The Voyager 1 space probe has reached the edge of the solar system, extending its record for being the most distant man-made object in space.
According to a statement from NASA's Jet Propulsion Laboratory in Pasadena, California, the spacecraft is sending back data to Earth showing a sharp increase in charged particles that originate from beyond the solar system.
"Voyager scientists looking at this rapid rise draw closer to an inevitable but historic conclusion - that humanity's first emissary to interstellar space is on the edge of our solar system," NASA said in the statement.
Voyager 1, along with its sister spacecraft Voyager 2, was launched in 1977 and is now about 18 billion kilometres from the Sun. It is moving at a speed of about 17 km per second and it currently takes 16 hours and 38 minutes for data to reach NASA's network on Earth. Voyager 2 is about 15 billion kilometres from the Sun.

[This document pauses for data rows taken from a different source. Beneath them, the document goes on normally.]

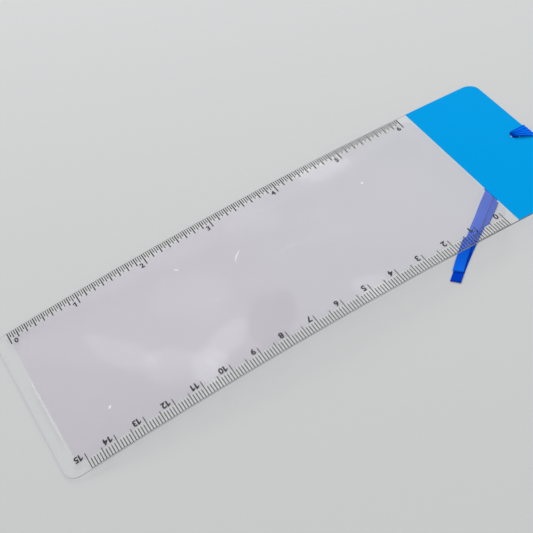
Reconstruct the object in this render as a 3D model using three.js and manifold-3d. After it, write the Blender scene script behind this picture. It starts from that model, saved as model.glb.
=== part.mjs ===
// A card magnifier lying on a table: a clear plastic card that bows up a little, a ribbed lens sheet
// in a shallow pocket, two printed rulers, a blue end panel, and a ribbon looped through a hole.
// Millimetres, +Z up. The origin is under the middle of the card, on the table.

import * as THREE from 'three';
import { mergeVertices } from 'three/addons/utils/BufferGeometryUtils.js';
import Module from 'manifold-3d';

const wasm = await Module();
wasm.setup();

// Card
const cardLength = 190;
const cardWidth = 65;
const cardThickness = 0.5;
const cornerRadius = 4.2;
const bowRise = 4;
const bendStrips = 10;
const cornerSteps = 6;

// Hole near the end of the card, a little off its centre line
const holeRadius = 1.75;
const holeInset = 5;
const holeSideStep = 1;
const holeSteps = 5;

// Blue end panel, a printed film on top of the card
const panelLength = 28.7;
const panelThickness = 0.05;

// Lens sheet, level with the top of the card
const lensThickness = 0.25;
const lensSideMargin = 4.2;
const lensEndMargin = 4.8;
const lensPanelGap = 0.4;
const lensCornerRadius = 3;
const ringPitch = 6;
const ringFacetShare = 0.43;
const ringDepth = 0.1;
const ringSteps = 48;

// Air left between sheets that are bonded face to face, and how far a cut runs past a face
const bondGap = 0.02;
const cutOverrun = 0.5;

// Printed rulers
const printThickness = 0.04;
const printInset = 0.1;
const tickWidth = 0.22;
const baseLineWidth = 0.2;
const centimetre = 10;
const centimetreTick = 6.1;
const halfCentimetreTick = 4.6;
const millimetreTick = 3.4;
const centimetreZeroInset = 3.3;
const inch = 25.4;
const inchTick = 5;
const eighthTick = 3.5;
const sixteenthTick = 2.8;
const finestTick = 2.1;
const inchZeroInset = 4.8;
const partsPerCentimetre = 10;
const partsPerInch = 32;

// Ribbon
const ribbonWidth = 3.2;
const ribbonThickness = 0.25;
const ribbonGap = 0.15;
const layersUnderPanel = 3;

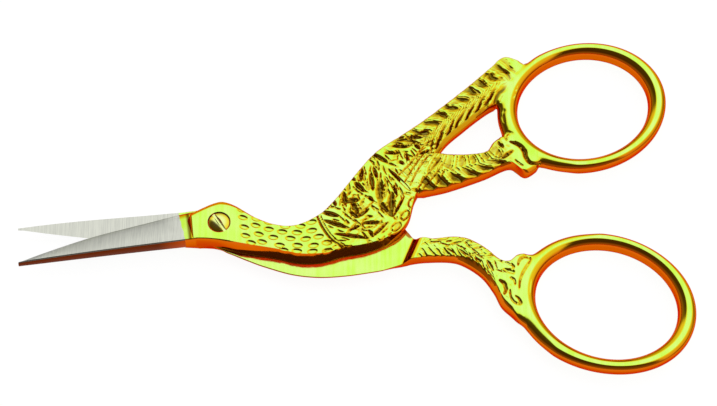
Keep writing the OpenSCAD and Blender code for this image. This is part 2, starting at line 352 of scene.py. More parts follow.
# Feather barbs: chisel cuts that trail off both sides of a spine
def barbTree(material):
    tree = newTree("featherBarbs", {
        "Pitch": 1.87, "Phase": 0.0, "Upper slope": 1.0, "Lower slope": 1.0, "Upper depth": 0.25,
        "Lower depth": 0.15, "Lower start": -0.1, "Cut share": 0.2, "Upper lean": 0.4,
        "Lower lean": 0.4, "Fine depth": 0.05, "Fine lines": 3.0, "Metal": material})
    add = partial(addNode, tree)
    given = add("NodeGroupInput").outputs
    along, across, spread, mask = (
        add("InputNamedAttribute", name) for name in ("along", "across", "spread", "barbs"))
    isUpper = add("GREATER_THAN", across, 0.0)

    def pickSide(upper, lower):
        isLower = add("SUBTRACT", 1.0, isUpper)
        return add("ADD", add("MULTIPLY", isUpper, upper), add("MULTIPLY", isLower, lower))

    slope = pickSide(given["Upper slope"], given["Lower slope"])
    shifted = add("ADD", along, add("MULTIPLY", add("ABSOLUTE", across), slope))
    turns = add("ADD", add("DIVIDE", shifted, given["Pitch"]), given["Phase"])
    # A cut ramps down from one side and has a steep wall on the other
    centred = add("SUBTRACT", add("FRACT", turns), 0.5)
    place = add("DIVIDE", centred, given["Cut share"])
    lean = pickSide(given["Upper lean"], given["Lower lean"])
    ramp = add("DIVIDE", add("ADD", 1.0, place), add("ADD", 1.0, lean))
    wall = add("DIVIDE", add("SUBTRACT", 1.0, place), add("SUBTRACT", 1.0, lean))
    cut = add("MAXIMUM", 0.0, add("SMOOTH_MIN", ramp, wall, 0.2))
    # Upper cuts are lens-shaped, lower ones deepen towards the edge and notch it
    arch = add("SINE", add("MULTIPLY", add("POWER", spread, 0.8), math.pi))
    lens = add("POWER", add("MAXIMUM", 0.0, arch), 0.7)
    deepening = add("MULTIPLY_ADD", spread, 2.4, given["Lower start"])
    notch = add("MAXIMUM", 0.0, add("SMOOTH_MIN", 1.0, deepening, 0.2))
    upperCut, lowerCut = (add("MULTIPLY", shape, given[label]) for shape, label in (
        (lens, "Upper depth"), (notch, "Lower depth")))
    main = add("MULTIPLY", cut, pickSide(upperCut, lowerCut))
    fineTurns = add("FRACT", add("MULTIPLY", turns, given["Fine lines"]))
    finePlace = add("ABSOLUTE", add("SUBTRACT", fineTurns, 0.5))
    fineShape = add("SUBTRACT", 1.0, add("DIVIDE", finePlace, 0.24))
    fine = add("MULTIPLY", add("MAXIMUM", 0.0, fineShape), given["Fine depth"])
    depth = add("MULTIPLY", add("MAXIMUM", main, fine), mask)
    finishCut(add, given["Geometry"], depth, given["Metal"])
    return tree


# Punched oval scales: each vertex looks for the nearest scale and sinks into it
def scaleTree(material):
    tree = newTree("punchedScales", {
        "Scale points": None, "Half length": 0.68, "Half width": 0.42, "Depth": 0.2, "Lean": 0.5,
        "Lip share": 0.55, "Metal": material})
    add = partial(addNode, tree)
    given = add("NodeGroupInput").outputs
    spots = add("ObjectInfo", {"Object": given["Scale points"]}).outputs["Geometry"]
    position = add("InputPosition")
    flat = add("VectorMath", position, (1, 1, 0), operation="MULTIPLY")
    nearest = add("SampleNearest", {"Geometry": spots, "Sample Position": flat})

    def fromScale(kind, value):
        return add("SampleIndex", {"Geometry": spots, "Value": value, "Index": nearest},
                   data_type=kind).outputs["Value"]

    centre = fromScale("FLOAT_VECTOR", position)
    turn, size = (fromScale("FLOAT", add("InputNamedAttribute", name)) for name in ("turn", "size"))
    offset = add("VectorMath", flat, centre, operation="SUBTRACT")
    turned = add("VectorRotate", {"Vector": offset, "Angle": add("MULTIPLY", turn, -1.0)},
                 rotation_type="Z_AXIS")
    local = add("SeparateXYZ", turned).outputs
    u = add("DIVIDE", local["X"], add("MULTIPLY", given["Half length"], size))
    v = add("DIVIDE", local["Y"], add("MULTIPLY", given["Half width"], size))
    inside = add("SUBTRACT", 1.0, add("MULTIPLY", u, u))
    reach = add("SQRT", add("MAXIMUM", 0.0001, inside))
    spot = add("DIVIDE", v, reach)
    # The floor slopes from a sharp lip to a steep wall, as the punch leaves it
    floor = add("DIVIDE", add("ADD", spot, 1.0), add("ADD", 1.0, given["Lean"]))
    lip = add("MINIMUM", 1.0, add("MULTIPLY", floor, 3.2))
    ramp = add("ADD", add("MULTIPLY", lip, given["Lip share"]),
               add("MULTIPLY", floor, add("SUBTRACT", 1.0, given["Lip share"])))
    wall = add("DIVIDE", add("SUBTRACT", 1.0, spot), add("SUBTRACT", 1.0, given["Lean"]))
    hollow = add("MAXIMUM", 0.0, add("SMOOTH_MIN", ramp, wall, 0.1))
    bowl = add("MULTIPLY", reach, hollow)
    mask = add("InputNamedAttribute", "scales")
    depth = add("MULTIPLY", bowl, add("MULTIPLY", given["Depth"], mask))
    # The scales' depth counts a quarter for the painted shade
    finishCut(add, given["Geometry"], depth, given["Metal"], 0.25)
    return tree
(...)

Between them, the probes have explored all the giant planets of the solar system; Jupiter, Saturn, Uranus, and Neptune, as well as 48 of their moons.
They both carry a greeting for any extraterrestrial life they may bump into, a phonograph record and 12-inch gold-plated copper disk with sounds and images of life and culture on Earth selected by a group chaired by the famous space scientist Carl Sagan.
The charged particles hitting Voyager 1 originate from stars that have exploded elsewhere in the galaxy. They have been steadily rising as it approaches interstellar space but that trend has become sharper in recent months.
"From January 2009 to January 2012, there had been a gradual increase of about 25 percent in the amount of galactic cosmic rays Voyager was encountering," said Ed Stone, Voyager project scientist at the California Institute of Technology in Pasadena.
"More recently, we have seen very rapid escalation in that part of the energy spectrum. Beginning on May 7, the cosmic ray hits have increased five percent in a week and nine percent in a month."
The exact position of the edge of the solar system is unclear but another indicator that Voyager has entered interstellar space is expected to be a change in the direction of the magnetic fields around the space craft. NASA scientists are looking at data from the craft to see if this predicted change has occurred.
"The laws of physics say that someday Voyager will become the first human-made object to enter interstellar space, but we still do not know exactly when that someday will be," said Stone. "The latest data indicate that we are clearly in a new region where things are changing more quickly. It is very exciting. We are approaching the solar system's frontier."
The plutonium power sources on the Voyager probes are designed to last until 2025. When they die, the probes will keep hurtling through space towards other stars in the Milky Way but they will no longer transmit data back to Earth.